In recent decades American directors have primarily been coming out of USC, UCLA, AFI, Columbia University, and NYU, each of which is known for cultivating a certain style of filmmaking. Notable film schools outside of the United States include Beijing Film Academy, Centro de Capacitación Cinematográfica in Mexico City, Dongseo University in South Korea, FAMU in Prague, Film and Television Institute of India, HFF Munich, La Fémis in Paris, Tel Aviv University, and Vancouver Film School.
Film directors usually are self-employed and hired per project based on recommendations and industry reputation. Compensation might be arranged as a flat fee for the project, as a weekly salary, or as a daily rate.
A handful of top Hollywood directors made from $133.3 million to $257.95 million in 2011, such as James Cameron and Steven Spielberg, but the average United States film directors and producers made $89,840 in 2018. A new Hollywood director typically gets paid around $400,000 for directing their first studio film.
The average annual salary in England is £50,440,  in Canada is $62,408, and in Western Australia it can range from $75,230 to $97,119. In France, the average salary is €4000 per month, paid per project. Luc Besson was the highest paid French director in 2017, making €4.44 million for Valerian and the City of a Thousand Planets. That same year, the top ten French directors' salaries in total represented 42% of the total directors' salaries in France.
Film directors in Japan average a yearly salary from ¥4 million to ¥10 million, and the Directors Guild of Japan requires a minimum payment of ¥3.5 million. Korean directors make 300 million to 500 million won for a film, and beginning directors start out making around 50 million won. A Korean director who breaks into the Chinese market might make 1 billion won for a single film.
According to a 2018 report from UNESCO, the film industry throughout the world has a disproportionately higher number of male directors compared to female directors, and they provide as an example the fact that only 20% of films in Europe are directed by women. 44% of graduates from a sample of European films schools are women, and yet women are only 24% of working film directors in Europe.
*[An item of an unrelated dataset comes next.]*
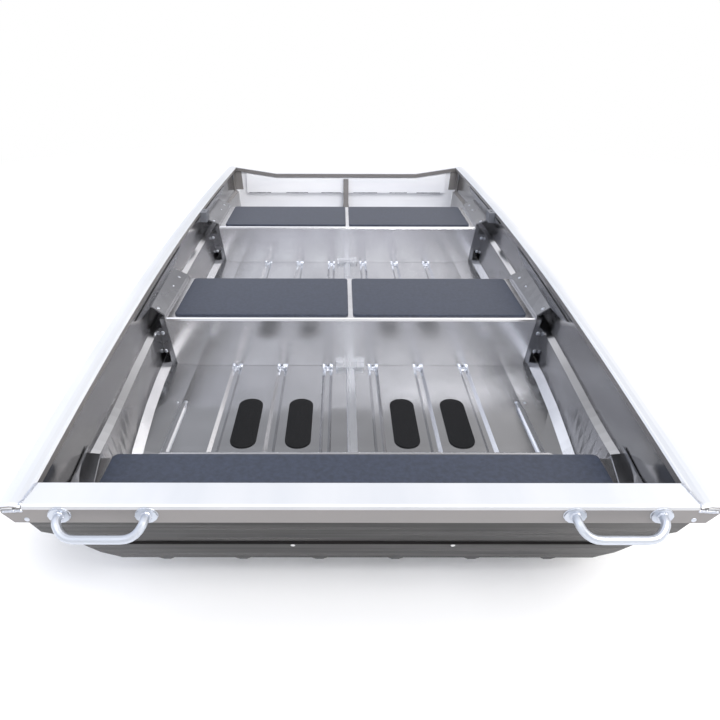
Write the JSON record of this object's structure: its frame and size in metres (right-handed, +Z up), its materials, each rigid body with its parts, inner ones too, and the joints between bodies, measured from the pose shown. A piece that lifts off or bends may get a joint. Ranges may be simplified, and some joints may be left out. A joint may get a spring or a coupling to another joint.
{
  "type": "aluminium punt",
  "caption": "Flat-bottomed square-bowed rowing and outboard punt in pressed aluminium sheet, with three padded thwarts, ribbed floor, bow grab handles and a notched transom",
  "frame": {"origin": "centre of the overall box in plan, at the level of the pressed ribs' lower faces, which is the ground that the boat stands on", "axes": "+X to port, +Y aft from the square bow to the transom, +Z up"},
  "size_m": [1.488, 3.1482, 0.3426],
  "materials": {
    "hull_aluminium": "mill finish",
    "trim_aluminium": "satin",
    "seat_pad_foam": "matte",
    "floor_pad_rubber": "matte",
    "rowlock_plastic": "matte"
  },
  "bodies": {
    "root": {"bottom_skin": "hull_aluminium", "bow_cap": "trim_aluminium", "bow_handle_port": "trim_aluminium", "bow_handle_starboard": "trim_aluminium", "bow_joiner_port": "trim_aluminium", "bow_joiner_starboard": "trim_aluminium", "bow_plate": "hull_aluminium", "floor_pad_1": "floor_pad_rubber", "floor_pad_2": "floor_pad_rubber", "floor_pad_3": "floor_pad_rubber", "floor_pad_4": "floor_pad_rubber", "front_seat": "hull_aluminium", "front_seat_bracket_port": "hull_aluminium", "front_seat_bracket_starboard": "hull_aluminium", "front_seat_pad": "seat_pad_foam", "gunwale_port": "trim_aluminium", "gunwale_starboard": "trim_aluminium", "keelson_aft": "trim_aluminium", "keelson_fore": "trim_aluminium", "keelson_tee_aft": "trim_aluminium", "keelson_tee_fore": "trim_aluminium", "middle_seat": "hull_aluminium", "middle_seat_bracket_port": "hull_aluminium", "middle_seat_bracket_starboard": "hull_aluminium", "middle_seat_pad_port": "seat_pad_foam", "middle_seat_pad_starboard": "seat_pad_foam", "motor_board": "hull_aluminium", "motor_pad": "trim_aluminium", "rear_seat": "hull_aluminium", "rear_seat_bracket_port": "hull_aluminium", "rear_seat_bracket_starboard": "hull_aluminium", "rear_seat_pad_port": "seat_pad_foam", "rear_seat_pad_starboard": "seat_pad_foam", "rowlock_port": "rowlock_plastic", "rowlock_starboard": "rowlock_plastic", "side_skin_port": "hull_aluminium", "side_skin_starboard": "hull_aluminium", "stern_corner_port": "trim_aluminium", "stern_corner_starboard": "trim_aluminium", "transom_brace": "trim_aluminium", "transom_cap": "trim_aluminium", "transom_plate": "hull_aluminium"}
  },
  "joints": []
}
In Hollywood, women make up only 12.6 percent of film directors, as reported by a UCLA study of the 200 top theatrical films of 2017, but that number is a significant increase from 6.9% in 2016. As of 2014, there were only 20 women in the Directors Guild of Japan out of the 550 total members. Indian film directors are also greatly underrepresented by women, even compared to other countries, but there has been a recent trend of more attention to women directors in India, brought on partly by Amazon and Netflix moving into the industry. Of the movies produced in Nollywood, women direct only 2%.
There are many different awards for film directing, run by various academies, critics associations, film festivals, and guilds. The Academy Award for Best Director and Cannes Film Festival Award for Best Director are considered among the most prestigious awards for directing, and there is even an award for worst directing given out during the Golden Raspberry Awards.